Restate the opening lines of the material below word for word, stopping after the line that contains "label, body, envelope)".

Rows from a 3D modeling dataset
···

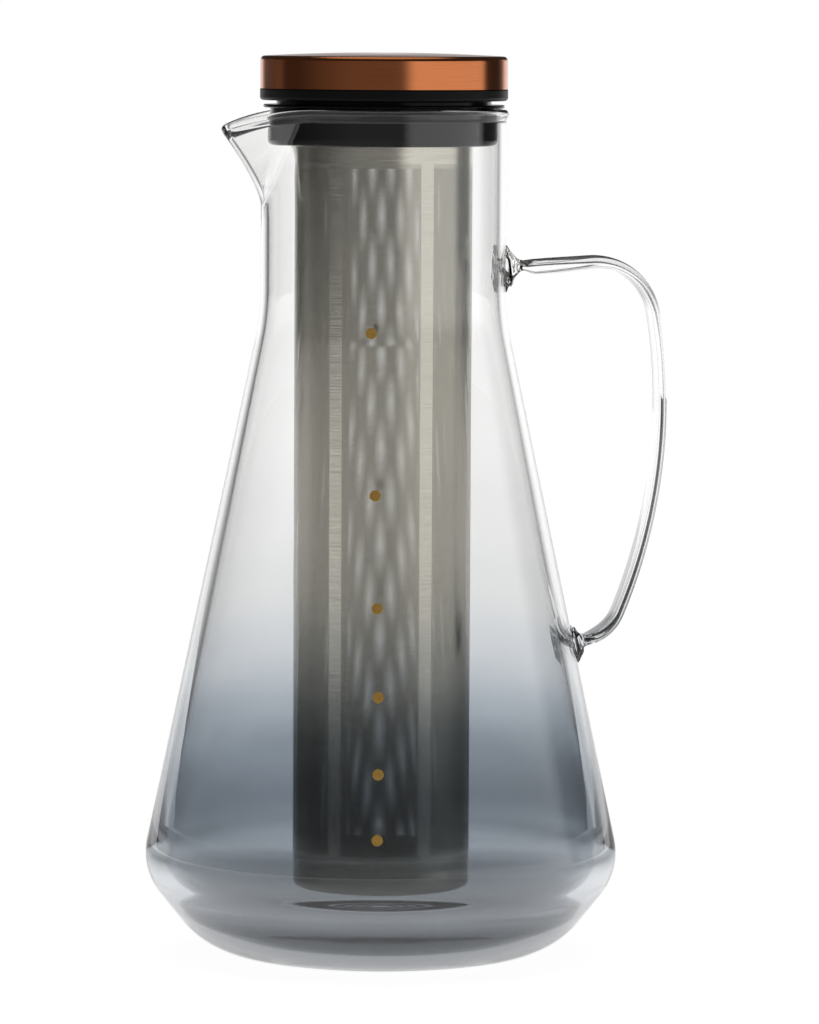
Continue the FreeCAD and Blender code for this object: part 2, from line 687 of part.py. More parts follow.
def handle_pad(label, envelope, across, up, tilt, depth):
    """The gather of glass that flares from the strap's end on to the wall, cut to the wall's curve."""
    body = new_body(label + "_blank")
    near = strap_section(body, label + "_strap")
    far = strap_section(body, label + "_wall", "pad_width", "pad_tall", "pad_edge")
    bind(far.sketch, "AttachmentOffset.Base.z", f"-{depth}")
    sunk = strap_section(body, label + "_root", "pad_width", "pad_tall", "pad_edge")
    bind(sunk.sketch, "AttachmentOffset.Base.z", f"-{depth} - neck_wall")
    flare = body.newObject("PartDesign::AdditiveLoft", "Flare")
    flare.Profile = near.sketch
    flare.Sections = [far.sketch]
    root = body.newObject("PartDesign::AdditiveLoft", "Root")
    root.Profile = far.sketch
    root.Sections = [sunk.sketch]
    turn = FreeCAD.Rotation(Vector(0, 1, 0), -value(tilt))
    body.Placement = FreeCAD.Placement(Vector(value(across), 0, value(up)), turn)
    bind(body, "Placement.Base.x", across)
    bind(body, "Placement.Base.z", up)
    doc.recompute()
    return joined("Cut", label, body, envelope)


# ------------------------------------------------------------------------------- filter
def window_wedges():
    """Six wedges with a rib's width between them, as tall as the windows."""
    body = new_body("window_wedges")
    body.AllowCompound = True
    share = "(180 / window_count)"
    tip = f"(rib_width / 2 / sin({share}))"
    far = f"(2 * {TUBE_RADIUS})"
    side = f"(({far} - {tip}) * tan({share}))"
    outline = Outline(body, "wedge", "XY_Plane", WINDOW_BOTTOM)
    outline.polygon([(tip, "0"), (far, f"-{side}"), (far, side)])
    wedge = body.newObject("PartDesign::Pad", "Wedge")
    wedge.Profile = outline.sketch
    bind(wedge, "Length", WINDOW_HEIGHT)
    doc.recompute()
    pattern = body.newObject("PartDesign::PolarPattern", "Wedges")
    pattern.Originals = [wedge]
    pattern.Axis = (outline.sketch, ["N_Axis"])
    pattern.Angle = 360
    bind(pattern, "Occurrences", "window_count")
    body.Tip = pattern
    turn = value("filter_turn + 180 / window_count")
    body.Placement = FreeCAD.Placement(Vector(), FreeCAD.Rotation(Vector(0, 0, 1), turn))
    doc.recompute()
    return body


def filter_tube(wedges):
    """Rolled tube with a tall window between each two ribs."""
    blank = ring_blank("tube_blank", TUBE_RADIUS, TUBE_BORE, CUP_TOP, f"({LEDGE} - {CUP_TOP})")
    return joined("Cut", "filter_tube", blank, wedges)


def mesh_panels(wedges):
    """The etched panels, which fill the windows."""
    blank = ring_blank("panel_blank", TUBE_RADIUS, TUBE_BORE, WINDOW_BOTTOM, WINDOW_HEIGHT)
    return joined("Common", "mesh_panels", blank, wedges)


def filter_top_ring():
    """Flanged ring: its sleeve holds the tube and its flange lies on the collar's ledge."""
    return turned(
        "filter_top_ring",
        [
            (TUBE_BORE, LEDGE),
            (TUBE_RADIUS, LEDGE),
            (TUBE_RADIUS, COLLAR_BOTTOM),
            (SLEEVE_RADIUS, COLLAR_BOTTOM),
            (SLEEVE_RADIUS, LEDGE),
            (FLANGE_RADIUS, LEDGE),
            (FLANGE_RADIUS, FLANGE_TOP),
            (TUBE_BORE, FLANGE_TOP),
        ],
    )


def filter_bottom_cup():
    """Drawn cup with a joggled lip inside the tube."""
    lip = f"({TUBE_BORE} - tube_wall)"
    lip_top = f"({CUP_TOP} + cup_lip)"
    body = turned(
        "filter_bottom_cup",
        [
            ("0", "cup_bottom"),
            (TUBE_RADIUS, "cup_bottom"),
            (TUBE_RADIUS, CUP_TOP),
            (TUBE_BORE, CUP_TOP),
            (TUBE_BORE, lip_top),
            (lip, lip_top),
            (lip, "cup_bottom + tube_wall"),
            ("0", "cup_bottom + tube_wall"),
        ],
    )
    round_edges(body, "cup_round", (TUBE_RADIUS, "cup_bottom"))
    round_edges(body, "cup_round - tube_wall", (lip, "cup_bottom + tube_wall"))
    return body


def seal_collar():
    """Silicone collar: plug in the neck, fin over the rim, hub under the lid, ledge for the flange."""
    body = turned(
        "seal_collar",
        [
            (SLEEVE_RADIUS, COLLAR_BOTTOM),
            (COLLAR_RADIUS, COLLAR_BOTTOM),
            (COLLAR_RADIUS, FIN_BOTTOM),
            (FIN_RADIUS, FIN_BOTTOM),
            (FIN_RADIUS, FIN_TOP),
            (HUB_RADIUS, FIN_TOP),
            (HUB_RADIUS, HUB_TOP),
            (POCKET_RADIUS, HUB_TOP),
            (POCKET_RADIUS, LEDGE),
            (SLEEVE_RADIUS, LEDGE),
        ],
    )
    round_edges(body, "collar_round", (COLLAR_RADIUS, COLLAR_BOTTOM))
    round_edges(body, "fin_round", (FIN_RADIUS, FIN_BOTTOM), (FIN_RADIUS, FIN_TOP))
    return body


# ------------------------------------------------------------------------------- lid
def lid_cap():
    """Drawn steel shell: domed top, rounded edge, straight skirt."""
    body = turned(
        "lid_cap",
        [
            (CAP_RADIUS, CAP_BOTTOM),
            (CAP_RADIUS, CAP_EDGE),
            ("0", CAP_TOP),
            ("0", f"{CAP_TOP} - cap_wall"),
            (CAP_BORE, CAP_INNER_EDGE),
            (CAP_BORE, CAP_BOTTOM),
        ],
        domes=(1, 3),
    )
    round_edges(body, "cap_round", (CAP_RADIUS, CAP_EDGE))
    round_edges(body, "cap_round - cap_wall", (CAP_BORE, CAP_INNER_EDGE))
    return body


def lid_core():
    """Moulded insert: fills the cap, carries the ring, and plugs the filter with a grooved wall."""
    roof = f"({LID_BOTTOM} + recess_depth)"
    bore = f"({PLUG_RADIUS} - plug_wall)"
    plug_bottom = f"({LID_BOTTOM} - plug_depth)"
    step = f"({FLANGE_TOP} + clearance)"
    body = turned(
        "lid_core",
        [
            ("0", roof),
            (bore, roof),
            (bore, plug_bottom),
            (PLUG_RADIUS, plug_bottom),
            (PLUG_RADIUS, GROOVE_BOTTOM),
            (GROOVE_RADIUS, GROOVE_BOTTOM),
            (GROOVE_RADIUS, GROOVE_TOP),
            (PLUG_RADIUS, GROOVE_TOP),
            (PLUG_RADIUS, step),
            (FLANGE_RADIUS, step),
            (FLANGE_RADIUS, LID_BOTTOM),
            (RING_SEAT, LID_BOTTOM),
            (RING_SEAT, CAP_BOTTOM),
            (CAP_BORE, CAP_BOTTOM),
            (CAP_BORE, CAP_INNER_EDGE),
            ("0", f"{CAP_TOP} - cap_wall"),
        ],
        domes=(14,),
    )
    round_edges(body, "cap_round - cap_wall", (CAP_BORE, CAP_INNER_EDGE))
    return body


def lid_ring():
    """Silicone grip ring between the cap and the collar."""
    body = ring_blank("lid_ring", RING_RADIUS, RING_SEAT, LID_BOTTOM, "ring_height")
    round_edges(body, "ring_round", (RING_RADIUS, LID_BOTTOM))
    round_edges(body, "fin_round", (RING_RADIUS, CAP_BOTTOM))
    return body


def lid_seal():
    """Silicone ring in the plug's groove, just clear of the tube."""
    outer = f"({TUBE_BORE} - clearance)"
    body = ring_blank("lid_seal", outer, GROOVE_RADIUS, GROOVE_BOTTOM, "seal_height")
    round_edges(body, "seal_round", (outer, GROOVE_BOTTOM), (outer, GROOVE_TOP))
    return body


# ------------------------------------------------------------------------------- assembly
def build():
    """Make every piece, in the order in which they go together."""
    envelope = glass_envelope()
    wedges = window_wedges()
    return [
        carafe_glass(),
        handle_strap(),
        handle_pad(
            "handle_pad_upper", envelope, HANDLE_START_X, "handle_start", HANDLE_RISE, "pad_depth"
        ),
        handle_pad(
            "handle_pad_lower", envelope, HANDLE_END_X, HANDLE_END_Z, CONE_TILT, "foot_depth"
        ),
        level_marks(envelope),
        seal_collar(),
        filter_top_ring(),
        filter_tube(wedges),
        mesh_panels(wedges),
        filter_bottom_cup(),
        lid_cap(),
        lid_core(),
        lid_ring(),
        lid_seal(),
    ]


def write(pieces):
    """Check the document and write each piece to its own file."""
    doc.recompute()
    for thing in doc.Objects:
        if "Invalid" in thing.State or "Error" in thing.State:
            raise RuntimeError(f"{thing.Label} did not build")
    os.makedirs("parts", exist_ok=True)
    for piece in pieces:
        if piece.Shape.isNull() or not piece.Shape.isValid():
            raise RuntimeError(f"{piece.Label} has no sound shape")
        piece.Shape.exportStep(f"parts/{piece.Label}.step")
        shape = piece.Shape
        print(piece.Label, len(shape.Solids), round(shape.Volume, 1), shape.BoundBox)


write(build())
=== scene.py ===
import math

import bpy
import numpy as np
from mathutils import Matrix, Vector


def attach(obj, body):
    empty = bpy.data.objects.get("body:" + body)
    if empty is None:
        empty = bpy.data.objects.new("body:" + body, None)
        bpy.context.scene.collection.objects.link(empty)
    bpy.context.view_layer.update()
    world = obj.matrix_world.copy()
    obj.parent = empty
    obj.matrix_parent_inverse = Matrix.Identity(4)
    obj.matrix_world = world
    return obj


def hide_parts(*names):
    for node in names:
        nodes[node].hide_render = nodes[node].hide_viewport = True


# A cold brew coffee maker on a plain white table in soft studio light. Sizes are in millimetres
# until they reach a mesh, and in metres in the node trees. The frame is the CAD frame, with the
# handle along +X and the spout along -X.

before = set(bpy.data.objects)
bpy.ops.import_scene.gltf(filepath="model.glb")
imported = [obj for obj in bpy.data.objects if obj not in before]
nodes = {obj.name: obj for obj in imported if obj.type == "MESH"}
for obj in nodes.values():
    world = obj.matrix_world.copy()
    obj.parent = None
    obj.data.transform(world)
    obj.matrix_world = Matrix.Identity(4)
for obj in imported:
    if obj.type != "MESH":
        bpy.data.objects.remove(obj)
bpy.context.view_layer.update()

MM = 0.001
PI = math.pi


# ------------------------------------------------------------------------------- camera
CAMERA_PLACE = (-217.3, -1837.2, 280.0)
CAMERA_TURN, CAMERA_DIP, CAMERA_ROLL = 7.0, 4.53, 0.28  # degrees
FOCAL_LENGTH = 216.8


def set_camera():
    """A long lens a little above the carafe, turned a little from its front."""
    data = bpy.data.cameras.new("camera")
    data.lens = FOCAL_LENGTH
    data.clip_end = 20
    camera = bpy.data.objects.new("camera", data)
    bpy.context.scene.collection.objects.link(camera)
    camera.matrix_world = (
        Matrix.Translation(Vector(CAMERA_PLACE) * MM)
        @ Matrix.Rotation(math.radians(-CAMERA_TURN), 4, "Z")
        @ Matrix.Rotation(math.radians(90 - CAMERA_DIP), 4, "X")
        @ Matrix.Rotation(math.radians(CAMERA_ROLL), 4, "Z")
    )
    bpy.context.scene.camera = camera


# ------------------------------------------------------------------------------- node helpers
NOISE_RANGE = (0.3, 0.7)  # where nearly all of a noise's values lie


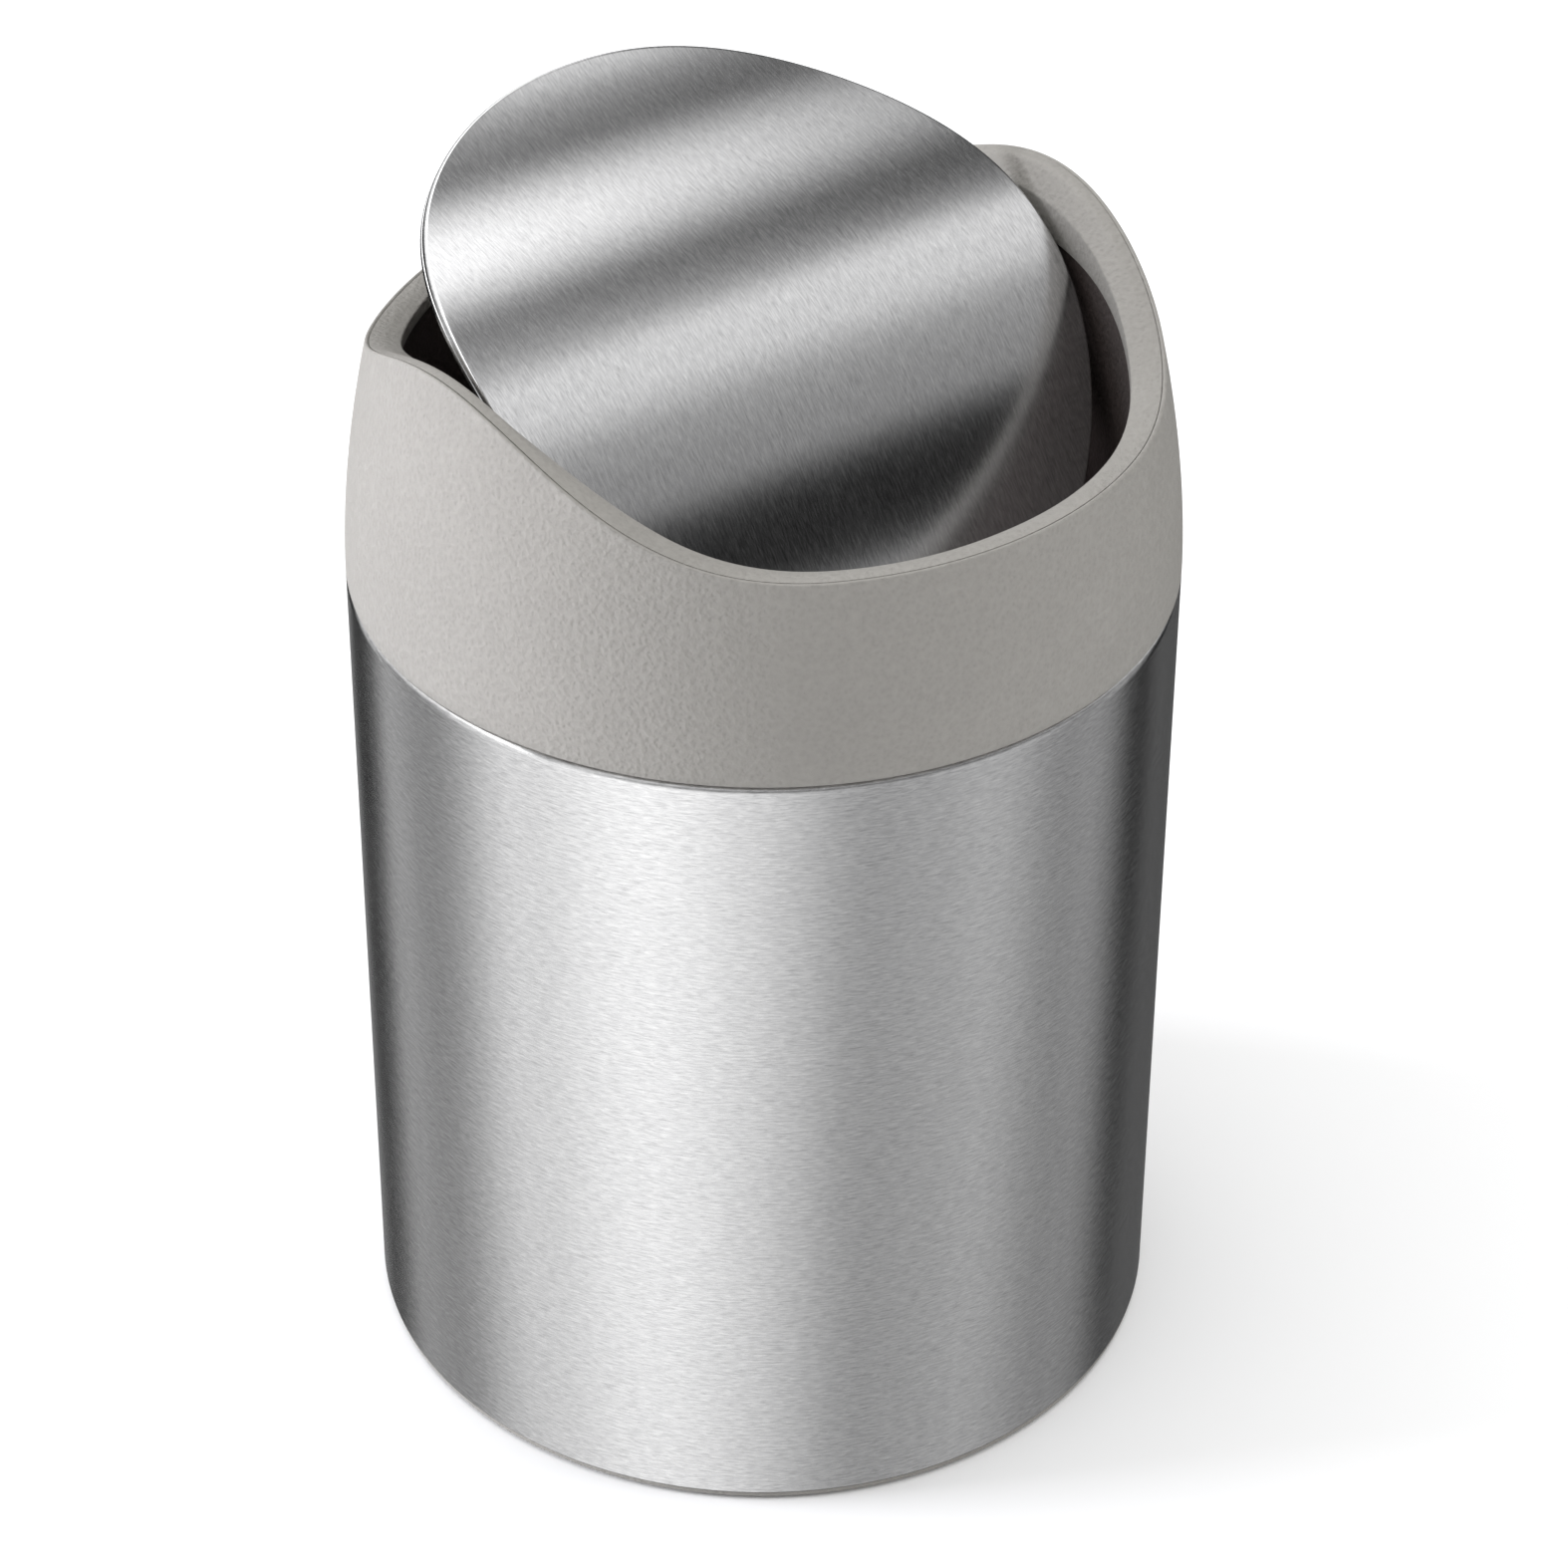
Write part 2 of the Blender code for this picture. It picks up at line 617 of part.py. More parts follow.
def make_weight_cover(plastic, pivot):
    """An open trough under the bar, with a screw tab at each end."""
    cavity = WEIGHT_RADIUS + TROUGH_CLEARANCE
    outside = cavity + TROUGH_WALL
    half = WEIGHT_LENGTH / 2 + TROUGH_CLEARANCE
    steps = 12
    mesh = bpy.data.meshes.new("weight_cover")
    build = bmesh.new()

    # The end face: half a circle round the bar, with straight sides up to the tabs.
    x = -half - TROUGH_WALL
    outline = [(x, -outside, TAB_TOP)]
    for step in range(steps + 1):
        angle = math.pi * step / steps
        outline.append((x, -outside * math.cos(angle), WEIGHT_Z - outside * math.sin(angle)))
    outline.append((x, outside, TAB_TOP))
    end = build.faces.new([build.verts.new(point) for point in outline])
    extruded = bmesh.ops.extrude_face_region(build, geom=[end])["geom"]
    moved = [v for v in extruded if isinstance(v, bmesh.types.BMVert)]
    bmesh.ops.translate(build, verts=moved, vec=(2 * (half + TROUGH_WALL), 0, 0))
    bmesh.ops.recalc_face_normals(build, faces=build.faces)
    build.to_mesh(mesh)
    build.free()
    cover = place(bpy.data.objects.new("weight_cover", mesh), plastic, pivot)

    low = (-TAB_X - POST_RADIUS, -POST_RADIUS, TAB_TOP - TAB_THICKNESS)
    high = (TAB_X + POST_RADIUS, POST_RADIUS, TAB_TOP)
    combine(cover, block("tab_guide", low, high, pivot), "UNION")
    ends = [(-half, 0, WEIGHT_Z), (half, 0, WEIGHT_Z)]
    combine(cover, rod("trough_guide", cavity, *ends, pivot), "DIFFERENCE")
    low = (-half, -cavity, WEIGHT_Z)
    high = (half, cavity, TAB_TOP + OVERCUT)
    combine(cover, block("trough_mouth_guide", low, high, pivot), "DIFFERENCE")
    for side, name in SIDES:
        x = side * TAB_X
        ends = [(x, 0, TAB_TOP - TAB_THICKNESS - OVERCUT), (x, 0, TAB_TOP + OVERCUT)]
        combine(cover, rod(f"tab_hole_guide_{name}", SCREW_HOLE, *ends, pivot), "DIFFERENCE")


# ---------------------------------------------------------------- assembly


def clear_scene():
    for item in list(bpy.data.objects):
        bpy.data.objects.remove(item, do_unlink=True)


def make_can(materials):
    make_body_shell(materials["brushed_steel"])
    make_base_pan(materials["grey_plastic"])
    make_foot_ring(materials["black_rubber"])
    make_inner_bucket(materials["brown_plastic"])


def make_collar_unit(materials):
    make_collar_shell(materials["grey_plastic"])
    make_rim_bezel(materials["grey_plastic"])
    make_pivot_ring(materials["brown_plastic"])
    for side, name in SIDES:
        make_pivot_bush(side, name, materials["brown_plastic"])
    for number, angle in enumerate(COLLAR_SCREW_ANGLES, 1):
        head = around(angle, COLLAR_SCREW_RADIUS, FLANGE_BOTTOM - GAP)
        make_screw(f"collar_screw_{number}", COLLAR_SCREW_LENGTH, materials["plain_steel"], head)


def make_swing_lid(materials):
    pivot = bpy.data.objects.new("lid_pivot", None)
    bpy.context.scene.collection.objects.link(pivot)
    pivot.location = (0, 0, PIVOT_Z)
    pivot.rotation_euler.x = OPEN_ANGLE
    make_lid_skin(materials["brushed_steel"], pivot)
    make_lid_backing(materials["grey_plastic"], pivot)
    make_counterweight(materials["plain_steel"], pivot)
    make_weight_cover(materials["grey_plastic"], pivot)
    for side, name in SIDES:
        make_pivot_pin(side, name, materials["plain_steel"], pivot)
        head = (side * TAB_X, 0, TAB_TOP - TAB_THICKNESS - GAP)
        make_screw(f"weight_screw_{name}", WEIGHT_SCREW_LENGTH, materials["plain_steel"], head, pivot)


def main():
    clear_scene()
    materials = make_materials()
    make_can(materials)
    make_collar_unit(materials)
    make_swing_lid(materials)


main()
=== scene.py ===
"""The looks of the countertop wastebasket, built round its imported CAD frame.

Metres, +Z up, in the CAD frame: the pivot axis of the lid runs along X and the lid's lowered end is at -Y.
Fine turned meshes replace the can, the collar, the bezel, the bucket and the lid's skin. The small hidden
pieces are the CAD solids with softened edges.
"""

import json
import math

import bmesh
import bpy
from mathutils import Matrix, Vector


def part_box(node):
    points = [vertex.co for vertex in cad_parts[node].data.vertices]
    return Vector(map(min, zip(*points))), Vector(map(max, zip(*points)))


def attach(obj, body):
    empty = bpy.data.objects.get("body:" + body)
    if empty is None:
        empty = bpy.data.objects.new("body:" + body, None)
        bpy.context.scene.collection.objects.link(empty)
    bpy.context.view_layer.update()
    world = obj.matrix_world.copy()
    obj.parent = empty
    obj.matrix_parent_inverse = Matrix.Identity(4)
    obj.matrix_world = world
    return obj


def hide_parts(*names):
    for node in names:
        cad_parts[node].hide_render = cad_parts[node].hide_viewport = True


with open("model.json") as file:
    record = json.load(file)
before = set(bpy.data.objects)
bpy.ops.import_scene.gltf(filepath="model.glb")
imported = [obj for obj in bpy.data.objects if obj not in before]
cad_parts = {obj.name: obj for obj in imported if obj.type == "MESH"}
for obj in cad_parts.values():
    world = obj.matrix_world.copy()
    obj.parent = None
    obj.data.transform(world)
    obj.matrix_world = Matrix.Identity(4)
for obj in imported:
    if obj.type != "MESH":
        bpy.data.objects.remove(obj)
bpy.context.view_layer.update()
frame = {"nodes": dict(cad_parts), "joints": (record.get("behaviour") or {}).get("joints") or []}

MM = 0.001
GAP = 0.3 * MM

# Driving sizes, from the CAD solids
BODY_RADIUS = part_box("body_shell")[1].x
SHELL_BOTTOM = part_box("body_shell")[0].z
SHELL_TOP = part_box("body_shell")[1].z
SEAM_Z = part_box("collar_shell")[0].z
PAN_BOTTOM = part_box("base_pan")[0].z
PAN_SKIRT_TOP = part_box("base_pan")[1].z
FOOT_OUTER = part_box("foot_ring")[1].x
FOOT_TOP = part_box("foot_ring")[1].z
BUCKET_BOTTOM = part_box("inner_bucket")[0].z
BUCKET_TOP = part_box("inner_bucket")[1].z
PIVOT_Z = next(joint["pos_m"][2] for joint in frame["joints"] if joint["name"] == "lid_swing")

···

== RESPONSE TO THIS TASK ==
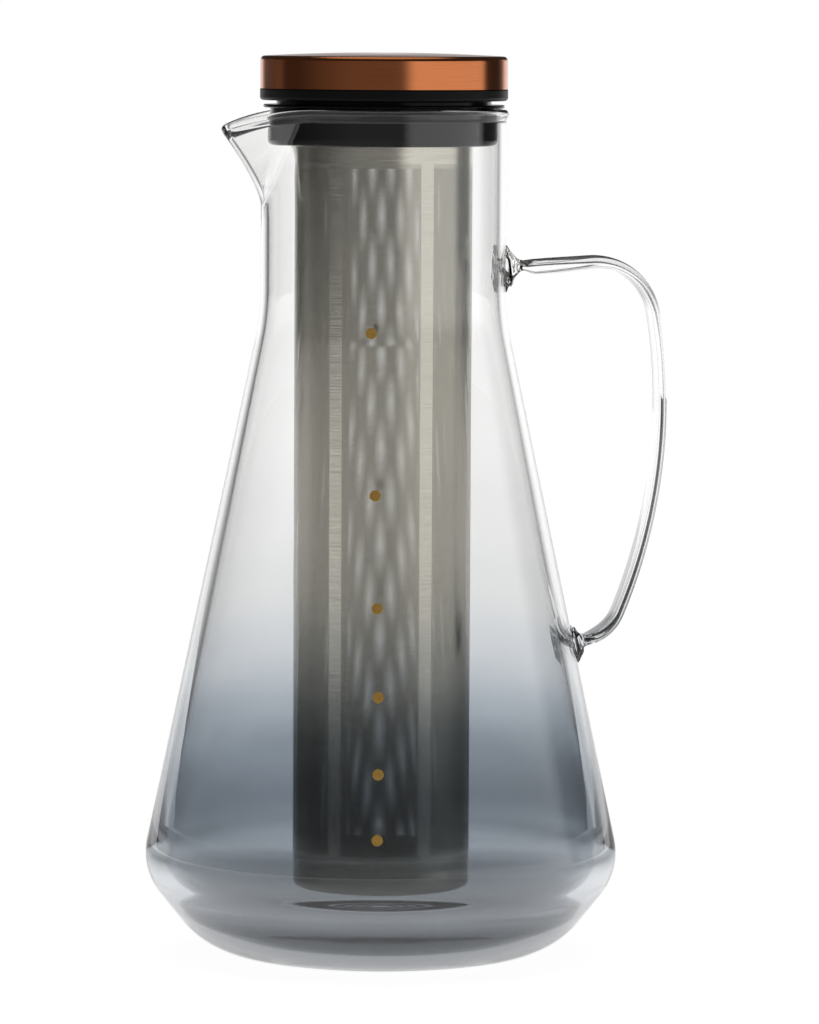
Continue the FreeCAD and Blender code for this object: part 2, from line 687 of part.py. More parts follow.
def handle_pad(label, envelope, across, up, tilt, depth):
    """The gather of glass that flares from the strap's end on to the wall, cut to the wall's curve."""
    body = new_body(label + "_blank")
    near = strap_section(body, label + "_strap")
    far = strap_section(body, label + "_wall", "pad_width", "pad_tall", "pad_edge")
    bind(far.sketch, "AttachmentOffset.Base.z", f"-{depth}")
    sunk = strap_section(body, label + "_root", "pad_width", "pad_tall", "pad_edge")
    bind(sunk.sketch, "AttachmentOffset.Base.z", f"-{depth} - neck_wall")
    flare = body.newObject("PartDesign::AdditiveLoft", "Flare")
    flare.Profile = near.sketch
    flare.Sections = [far.sketch]
    root = body.newObject("PartDesign::AdditiveLoft", "Root")
    root.Profile = far.sketch
    root.Sections = [sunk.sketch]
    turn = FreeCAD.Rotation(Vector(0, 1, 0), -value(tilt))
    body.Placement = FreeCAD.Placement(Vector(value(across), 0, value(up)), turn)
    bind(body, "Placement.Base.x", across)
    bind(body, "Placement.Base.z", up)
    doc.recompute()
    return joined("Cut", label, body, envelope)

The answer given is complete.